17. The device of claim 1, wherein the one or more processors are integrated in at least one of a mobile phone, a tablet computer device, a wearable electronic device, or a camera device.
18. The device of claim 1, wherein the one or more processors are integrated in a vehicle.
19. A method comprising:
obtaining an audio input signal at a device;
performing, at the device, a context detection operation to obtain environment information associated with the audio input signal;
selecting, at the device and based on the environment information, a user model from among multiple user models indicative of speech characteristics of a user;
obtaining, at the device and based on the audio input signal and the selected user model, a user verification output indicative of whether the audio input signal corresponds to speech of the user; and
based on obtaining a threshold number of samples of the user's speech in a particular environment, automatically generating a user model, of the multiple user models, indicative of the user's speech characteristics for the particular environment.

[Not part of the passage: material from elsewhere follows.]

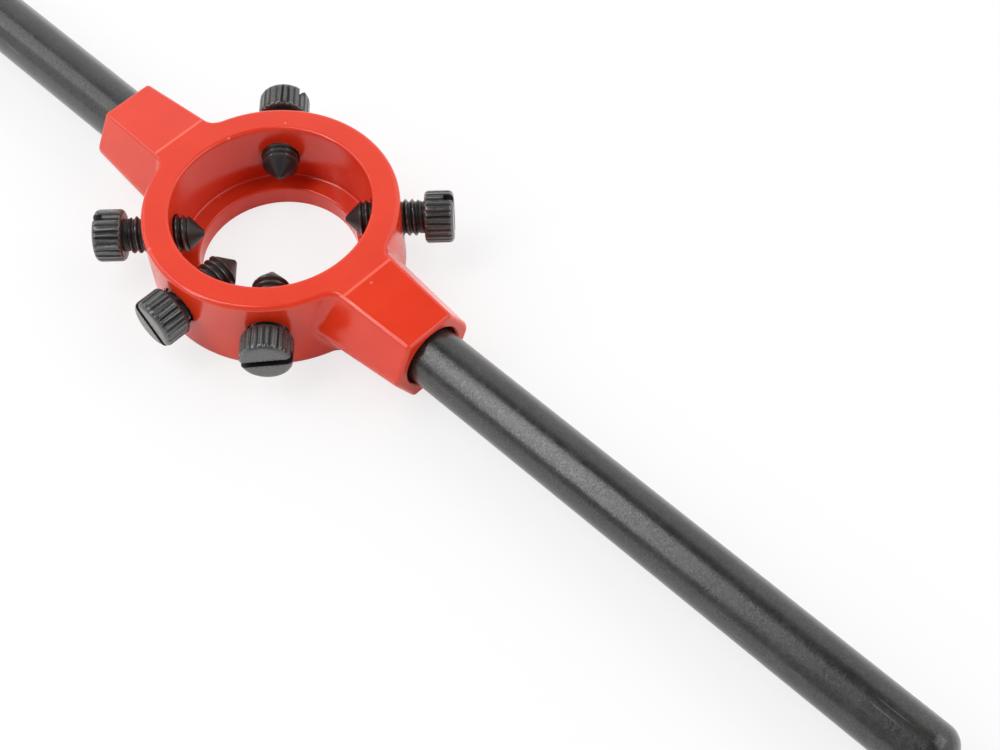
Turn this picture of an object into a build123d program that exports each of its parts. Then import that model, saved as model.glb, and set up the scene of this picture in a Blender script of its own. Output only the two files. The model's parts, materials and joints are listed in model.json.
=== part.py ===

20. A non-transitory computer-readable storage device storing instructions executable by one or more processors to cause the one or more processors to:
obtain an audio input signal;
perform a context detection operation to obtain environment information associated with the audio input signal;
select, based on the environment information, a user model from among multiple user models indicative of speech characteristics of a user;
obtain, based on the audio input signal and the selected user model, a user verification output indicative of whether the audio input signal corresponds to speech of the user; and
based on obtaining a threshold number of samples of the user's speech in a particular environment, automatically generate a user model, of the multiple user models, indicative of the user's speech characteristics for the particular environment.